REQUIRED TASK: Look for "imported" in each line of the entries, and return the matching lines.

◆ ◆ ◆ ◆ ◆ ◆ ◆

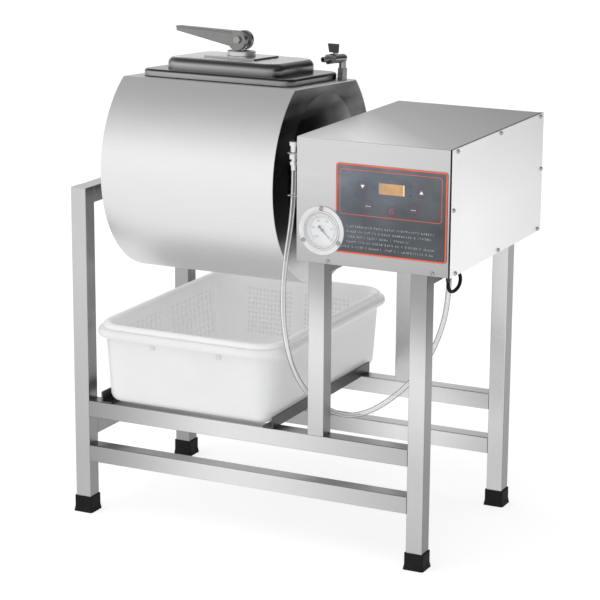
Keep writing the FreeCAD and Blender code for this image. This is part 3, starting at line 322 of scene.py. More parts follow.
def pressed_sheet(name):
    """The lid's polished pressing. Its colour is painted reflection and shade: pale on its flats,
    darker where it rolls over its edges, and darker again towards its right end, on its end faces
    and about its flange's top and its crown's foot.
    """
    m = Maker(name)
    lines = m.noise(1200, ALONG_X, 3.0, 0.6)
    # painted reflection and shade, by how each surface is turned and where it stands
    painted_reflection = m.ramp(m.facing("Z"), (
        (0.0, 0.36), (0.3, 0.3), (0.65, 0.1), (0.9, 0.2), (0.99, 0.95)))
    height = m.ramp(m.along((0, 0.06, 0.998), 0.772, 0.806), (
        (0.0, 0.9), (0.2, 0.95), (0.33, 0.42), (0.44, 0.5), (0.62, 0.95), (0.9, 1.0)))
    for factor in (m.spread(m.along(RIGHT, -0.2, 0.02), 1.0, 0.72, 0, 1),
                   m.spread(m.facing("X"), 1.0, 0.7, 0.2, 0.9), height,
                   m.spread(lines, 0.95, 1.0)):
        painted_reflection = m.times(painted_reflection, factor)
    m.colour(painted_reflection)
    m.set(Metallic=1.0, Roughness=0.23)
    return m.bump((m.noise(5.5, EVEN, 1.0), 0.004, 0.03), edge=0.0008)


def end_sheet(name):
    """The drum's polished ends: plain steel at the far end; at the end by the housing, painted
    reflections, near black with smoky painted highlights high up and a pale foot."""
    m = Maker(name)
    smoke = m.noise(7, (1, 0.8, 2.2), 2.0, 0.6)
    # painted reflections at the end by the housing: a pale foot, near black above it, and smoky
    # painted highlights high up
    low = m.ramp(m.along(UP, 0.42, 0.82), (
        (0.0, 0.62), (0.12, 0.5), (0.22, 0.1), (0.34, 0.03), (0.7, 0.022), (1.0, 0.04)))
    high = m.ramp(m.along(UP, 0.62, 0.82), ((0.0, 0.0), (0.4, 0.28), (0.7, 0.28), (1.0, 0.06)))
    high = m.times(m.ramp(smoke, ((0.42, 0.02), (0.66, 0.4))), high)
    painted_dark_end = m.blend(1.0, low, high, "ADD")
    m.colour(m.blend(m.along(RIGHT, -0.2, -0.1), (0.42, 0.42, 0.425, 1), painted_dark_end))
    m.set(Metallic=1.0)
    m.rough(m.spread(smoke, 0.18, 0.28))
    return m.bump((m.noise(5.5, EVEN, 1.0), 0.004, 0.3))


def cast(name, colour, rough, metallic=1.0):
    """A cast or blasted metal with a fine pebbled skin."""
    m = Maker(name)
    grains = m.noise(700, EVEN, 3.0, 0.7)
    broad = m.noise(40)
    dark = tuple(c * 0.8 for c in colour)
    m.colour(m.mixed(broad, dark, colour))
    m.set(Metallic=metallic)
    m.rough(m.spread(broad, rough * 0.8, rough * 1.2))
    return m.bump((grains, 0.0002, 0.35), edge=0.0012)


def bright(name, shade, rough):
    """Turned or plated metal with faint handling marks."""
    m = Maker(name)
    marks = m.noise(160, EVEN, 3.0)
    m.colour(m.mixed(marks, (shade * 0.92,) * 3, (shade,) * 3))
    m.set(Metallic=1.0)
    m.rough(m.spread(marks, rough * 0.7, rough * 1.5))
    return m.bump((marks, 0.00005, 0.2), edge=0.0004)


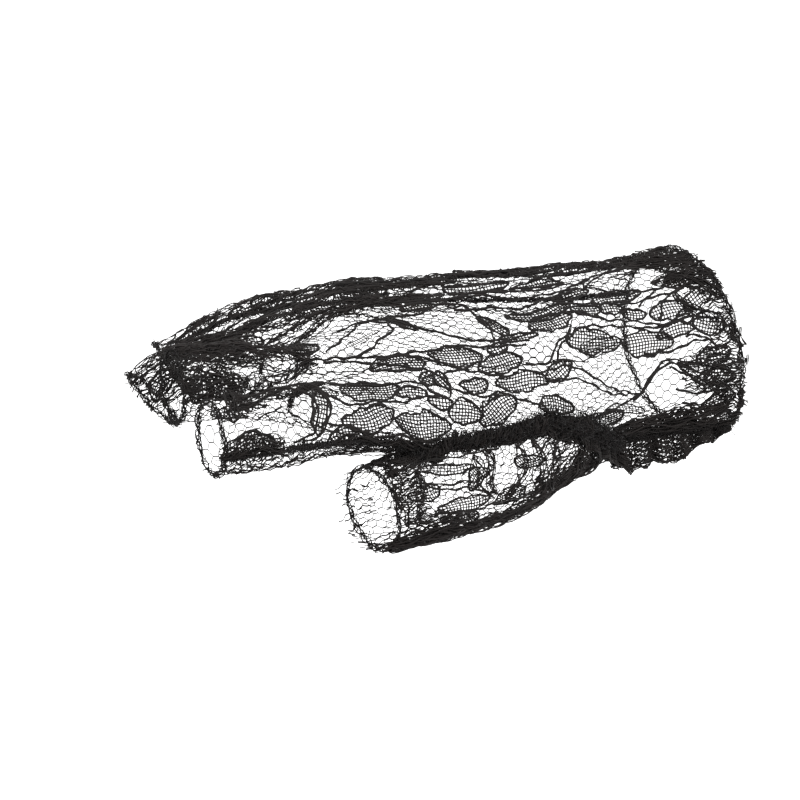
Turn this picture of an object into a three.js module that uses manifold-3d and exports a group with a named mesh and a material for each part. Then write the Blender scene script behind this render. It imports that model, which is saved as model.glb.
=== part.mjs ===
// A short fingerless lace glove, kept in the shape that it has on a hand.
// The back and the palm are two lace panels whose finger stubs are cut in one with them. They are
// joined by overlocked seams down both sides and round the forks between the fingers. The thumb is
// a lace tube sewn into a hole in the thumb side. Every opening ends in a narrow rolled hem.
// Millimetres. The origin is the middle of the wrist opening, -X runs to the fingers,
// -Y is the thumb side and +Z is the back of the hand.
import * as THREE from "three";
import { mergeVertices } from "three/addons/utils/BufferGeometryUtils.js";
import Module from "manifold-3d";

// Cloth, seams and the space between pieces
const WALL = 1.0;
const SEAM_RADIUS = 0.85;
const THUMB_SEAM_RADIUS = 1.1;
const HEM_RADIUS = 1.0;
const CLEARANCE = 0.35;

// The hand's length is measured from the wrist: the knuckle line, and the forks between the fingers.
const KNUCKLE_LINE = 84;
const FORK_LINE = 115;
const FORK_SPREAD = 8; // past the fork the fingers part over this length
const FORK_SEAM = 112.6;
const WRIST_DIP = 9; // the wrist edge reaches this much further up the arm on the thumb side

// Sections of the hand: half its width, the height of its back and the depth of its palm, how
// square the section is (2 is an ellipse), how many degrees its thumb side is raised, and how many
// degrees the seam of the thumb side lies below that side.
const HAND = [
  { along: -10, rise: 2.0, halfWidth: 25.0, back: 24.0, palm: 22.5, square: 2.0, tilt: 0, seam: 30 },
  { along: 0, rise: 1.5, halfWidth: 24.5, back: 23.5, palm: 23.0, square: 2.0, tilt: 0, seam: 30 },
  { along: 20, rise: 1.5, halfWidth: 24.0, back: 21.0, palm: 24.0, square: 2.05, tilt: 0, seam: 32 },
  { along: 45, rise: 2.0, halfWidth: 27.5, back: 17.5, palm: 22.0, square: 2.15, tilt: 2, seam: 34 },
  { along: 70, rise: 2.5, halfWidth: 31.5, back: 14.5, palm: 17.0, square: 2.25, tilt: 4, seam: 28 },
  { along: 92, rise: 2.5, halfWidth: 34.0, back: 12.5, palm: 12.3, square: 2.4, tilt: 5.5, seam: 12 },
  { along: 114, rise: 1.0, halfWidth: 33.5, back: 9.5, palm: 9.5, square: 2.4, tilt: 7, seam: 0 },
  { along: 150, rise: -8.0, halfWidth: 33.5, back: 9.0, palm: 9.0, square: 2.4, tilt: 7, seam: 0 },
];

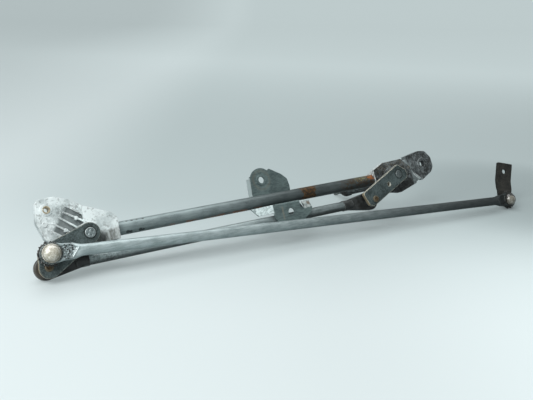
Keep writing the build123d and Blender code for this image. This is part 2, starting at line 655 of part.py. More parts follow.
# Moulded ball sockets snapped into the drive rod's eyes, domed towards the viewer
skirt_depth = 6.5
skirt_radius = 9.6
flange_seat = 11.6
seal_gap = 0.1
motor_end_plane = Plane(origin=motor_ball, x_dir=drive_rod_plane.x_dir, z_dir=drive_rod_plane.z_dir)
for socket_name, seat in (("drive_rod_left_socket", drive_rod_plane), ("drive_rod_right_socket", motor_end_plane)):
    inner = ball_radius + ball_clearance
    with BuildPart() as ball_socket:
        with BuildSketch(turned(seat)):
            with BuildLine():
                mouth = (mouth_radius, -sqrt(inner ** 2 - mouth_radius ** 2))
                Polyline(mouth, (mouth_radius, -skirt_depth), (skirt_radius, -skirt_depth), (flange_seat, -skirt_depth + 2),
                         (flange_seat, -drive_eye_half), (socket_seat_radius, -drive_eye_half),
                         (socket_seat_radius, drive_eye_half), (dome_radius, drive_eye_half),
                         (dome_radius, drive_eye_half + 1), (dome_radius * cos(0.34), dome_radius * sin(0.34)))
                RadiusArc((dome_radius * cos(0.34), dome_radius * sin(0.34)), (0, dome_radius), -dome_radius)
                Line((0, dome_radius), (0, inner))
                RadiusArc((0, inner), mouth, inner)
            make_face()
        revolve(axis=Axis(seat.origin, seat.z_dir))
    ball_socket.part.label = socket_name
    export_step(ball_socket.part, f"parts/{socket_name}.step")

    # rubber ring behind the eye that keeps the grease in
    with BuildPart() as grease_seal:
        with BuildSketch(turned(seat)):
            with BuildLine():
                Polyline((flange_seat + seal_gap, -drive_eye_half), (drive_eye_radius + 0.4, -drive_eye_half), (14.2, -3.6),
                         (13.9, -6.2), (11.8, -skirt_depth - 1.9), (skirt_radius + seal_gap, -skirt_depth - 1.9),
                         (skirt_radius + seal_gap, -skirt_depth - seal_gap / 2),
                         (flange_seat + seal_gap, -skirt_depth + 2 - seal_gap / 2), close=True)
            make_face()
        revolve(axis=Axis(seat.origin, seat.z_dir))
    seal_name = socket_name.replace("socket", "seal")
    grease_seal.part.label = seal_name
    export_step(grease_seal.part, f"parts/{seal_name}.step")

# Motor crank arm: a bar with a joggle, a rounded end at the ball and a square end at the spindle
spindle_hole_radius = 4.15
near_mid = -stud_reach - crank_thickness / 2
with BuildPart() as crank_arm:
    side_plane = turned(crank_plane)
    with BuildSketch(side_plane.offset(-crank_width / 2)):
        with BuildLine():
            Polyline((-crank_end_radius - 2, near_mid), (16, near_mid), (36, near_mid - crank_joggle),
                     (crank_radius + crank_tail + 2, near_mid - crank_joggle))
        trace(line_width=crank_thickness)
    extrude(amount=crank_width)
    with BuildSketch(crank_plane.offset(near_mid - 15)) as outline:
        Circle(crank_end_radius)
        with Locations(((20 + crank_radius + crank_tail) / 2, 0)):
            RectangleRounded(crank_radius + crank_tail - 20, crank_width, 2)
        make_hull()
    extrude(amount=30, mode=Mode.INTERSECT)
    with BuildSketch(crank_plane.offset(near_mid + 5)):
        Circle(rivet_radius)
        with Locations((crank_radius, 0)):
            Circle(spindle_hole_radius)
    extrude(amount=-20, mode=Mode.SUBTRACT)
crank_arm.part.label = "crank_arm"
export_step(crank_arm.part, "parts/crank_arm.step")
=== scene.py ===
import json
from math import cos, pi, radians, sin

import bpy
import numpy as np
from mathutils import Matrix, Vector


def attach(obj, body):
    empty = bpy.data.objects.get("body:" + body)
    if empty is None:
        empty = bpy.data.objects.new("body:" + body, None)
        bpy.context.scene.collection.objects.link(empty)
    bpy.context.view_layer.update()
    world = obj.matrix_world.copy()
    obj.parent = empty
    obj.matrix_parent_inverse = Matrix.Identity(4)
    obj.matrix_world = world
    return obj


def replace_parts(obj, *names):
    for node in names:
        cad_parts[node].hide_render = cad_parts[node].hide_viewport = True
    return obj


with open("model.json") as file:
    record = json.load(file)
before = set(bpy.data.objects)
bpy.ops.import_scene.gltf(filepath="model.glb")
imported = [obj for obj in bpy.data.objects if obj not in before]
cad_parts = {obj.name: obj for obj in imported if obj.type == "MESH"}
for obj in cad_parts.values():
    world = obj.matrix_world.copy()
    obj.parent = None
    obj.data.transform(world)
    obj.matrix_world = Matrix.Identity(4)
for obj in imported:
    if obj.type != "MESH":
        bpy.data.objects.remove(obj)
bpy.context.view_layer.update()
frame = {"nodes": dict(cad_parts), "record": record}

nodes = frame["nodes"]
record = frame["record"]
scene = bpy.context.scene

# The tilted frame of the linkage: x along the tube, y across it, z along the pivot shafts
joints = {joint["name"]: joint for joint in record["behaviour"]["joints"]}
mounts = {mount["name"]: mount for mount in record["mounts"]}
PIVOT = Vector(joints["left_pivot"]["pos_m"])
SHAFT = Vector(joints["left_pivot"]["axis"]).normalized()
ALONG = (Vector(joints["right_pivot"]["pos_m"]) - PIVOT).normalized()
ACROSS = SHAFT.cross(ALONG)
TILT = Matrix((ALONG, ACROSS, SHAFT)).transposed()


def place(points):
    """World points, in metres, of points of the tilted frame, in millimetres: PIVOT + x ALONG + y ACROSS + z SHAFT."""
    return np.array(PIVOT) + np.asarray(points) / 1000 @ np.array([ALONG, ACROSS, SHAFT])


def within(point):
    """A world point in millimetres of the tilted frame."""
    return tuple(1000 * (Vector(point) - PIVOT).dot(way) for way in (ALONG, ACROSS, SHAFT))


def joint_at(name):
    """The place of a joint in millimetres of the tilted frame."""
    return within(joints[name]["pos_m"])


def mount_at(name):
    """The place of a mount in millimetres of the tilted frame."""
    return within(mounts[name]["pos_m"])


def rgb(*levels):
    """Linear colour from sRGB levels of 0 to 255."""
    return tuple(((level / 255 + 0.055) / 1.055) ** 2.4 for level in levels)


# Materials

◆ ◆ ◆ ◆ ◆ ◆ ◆

EXPECTED ANSWER:
imported = [obj for obj in bpy.data.objects if obj not in before]
cad_parts = {obj.name: obj for obj in imported if obj.type == "MESH"}
for obj in imported:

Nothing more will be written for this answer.